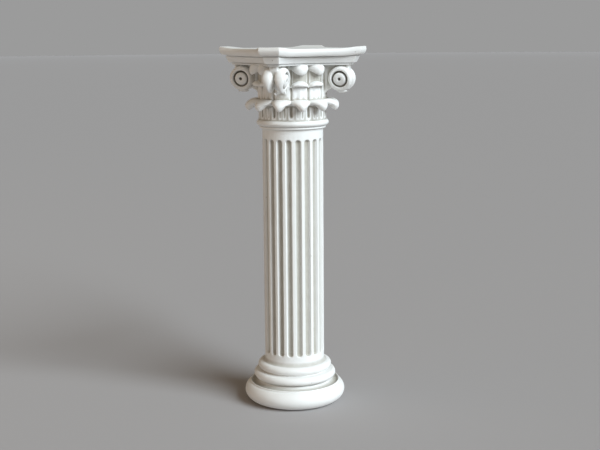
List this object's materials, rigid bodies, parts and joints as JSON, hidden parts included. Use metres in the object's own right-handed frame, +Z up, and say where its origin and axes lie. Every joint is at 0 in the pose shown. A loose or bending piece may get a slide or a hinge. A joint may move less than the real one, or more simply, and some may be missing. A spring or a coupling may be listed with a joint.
{
  "type": "corinthian column",
  "caption": "Small cast corinthian column: moulded round base, fluted shaft, leafy capital with paired corner volutes and an abacus with hollow sides.",
  "frame": {"origin": "middle of the underside of the base, on the surface that the column stands on", "axes": "+Z up along the shaft; the hollow sides of the abacus face +X, -X, +Y and -Y, and its cut corners and the volutes lie on the diagonals"},
  "size_m": [0.0978, 0.0978, 0.3],
  "materials": {
    "plaster": "matt cast plaster, warm white, softly rounded edges, fine pits and faint grey in the recesses"
  },
  "bodies": {
    "root": {"column": "plaster"}
  },
  "joints": []
}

────

Give back each line above precisely as it stands.

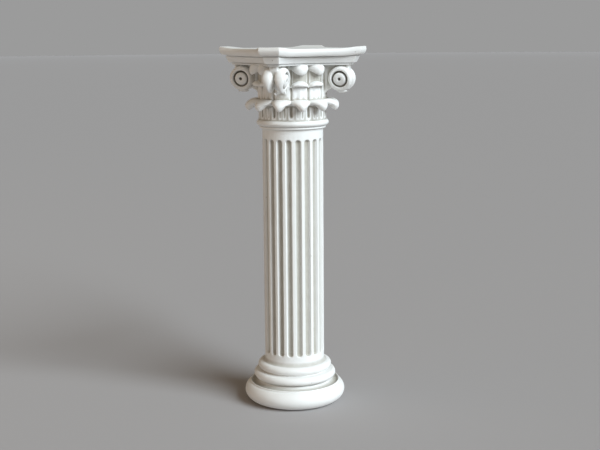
List this object's materials, rigid bodies, parts and joints as JSON, hidden parts included. Use metres in the object's own right-handed frame, +Z up, and say where its origin and axes lie. Every joint is at 0 in the pose shown. A loose or bending piece may get a slide or a hinge. A joint may move less than the real one, or more simply, and some may be missing. A spring or a coupling may be listed with a joint.
{
  "type": "corinthian column",
  "caption": "Small cast corinthian column: moulded round base, fluted shaft, leafy capital with paired corner volutes and an abacus with hollow sides.",
  "frame": {"origin": "middle of the underside of the base, on the surface that the column stands on", "axes": "+Z up along the shaft; the hollow sides of the abacus face +X, -X, +Y and -Y, and its cut corners and the volutes lie on the diagonals"},
  "size_m": [0.0978, 0.0978, 0.3],
  "materials": {
    "plaster": "matt cast plaster, warm white, softly rounded edges, fine pits and faint grey in the recesses"
  },
  "bodies": {
    "root": {"column": "plaster"}
  },
  "joints": []
}